I'm sorry to hear that, @GafferGragz. One problem with life is having to make major decisions quite young and with little experience. So pretty much everyone ends up coming unstuck in some way or other at some point (or many :eek:), although quite a few people make a facade behind which they hide all this stuff so they can look "respectable" and "together" and all that - sort of like airbrushing on Instagram. I think it's better to be honest about these things, but it's not fashionable. However: No reason not to try to live honestly anyway.

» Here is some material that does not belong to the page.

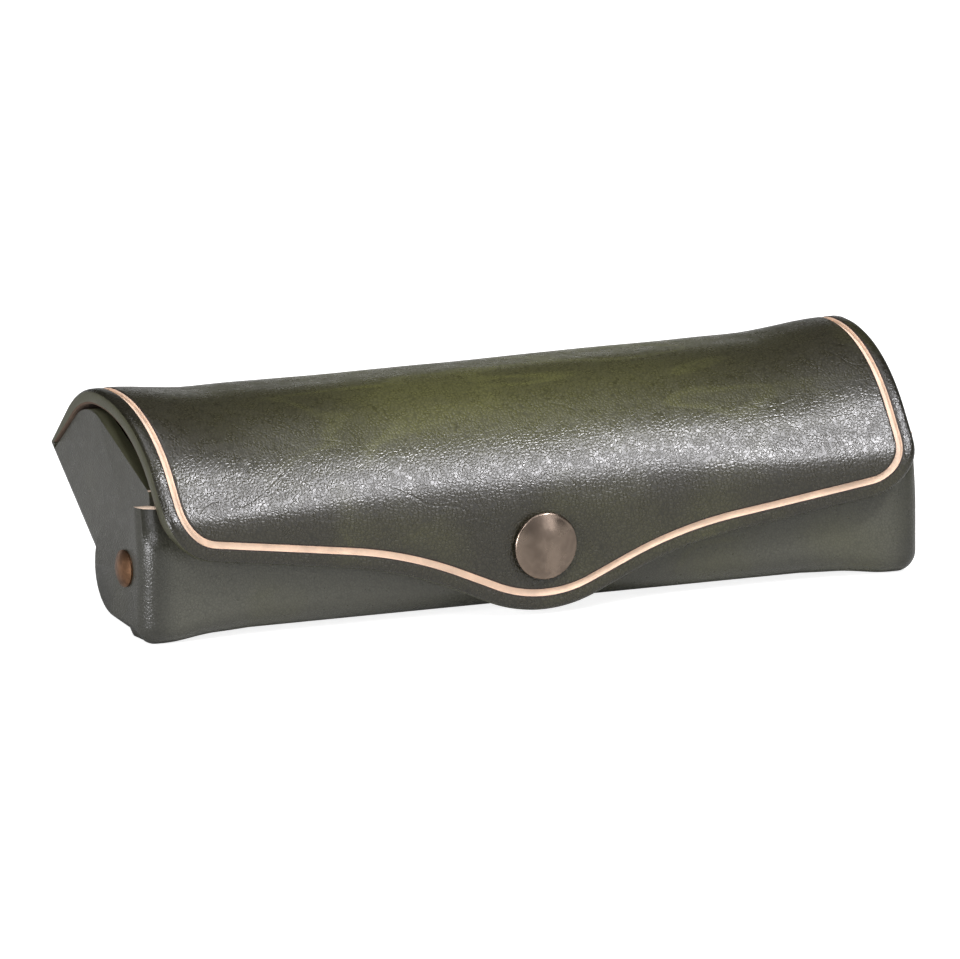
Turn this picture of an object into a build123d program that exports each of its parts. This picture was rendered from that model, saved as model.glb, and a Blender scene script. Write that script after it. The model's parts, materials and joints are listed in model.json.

Fun hobbies you list! I hear Scandinavians are very outdoorsy culturally. Even find it normal to swim in really cold water...
 
I'm sorry to hear that

Fun hobbies you list! I hear Scandinavians are very outdoorsy culturally. Even find it normal to swim in really cold water...

Thus is life.

Well, you know, I been to more civilized places, like England and Holland. You walk 100 paces and are guaranteed to find people to have fun with (you know, in all possible ways) or being annoyed at.
In Norway you can walk 10000 paces and see nothing more interesting to engage with than rocks and firs, possibly a fox or an elk. If you are extremely lucky a cow. Fun hobbies? YES.

Cold water has been tested, not my cup of tea. Sauna and then a 'swim' in the snow, oooh yeaa!
 
in really cold water...

Fun fact! I wear t-shirt, unmentionables, hoody and stubbies down to around -5 deg C, then add socks down to around -10. Then we talk wool and stuff bc its getting cold. I can assure you this is not 'normal' defntly on the short side of the curve.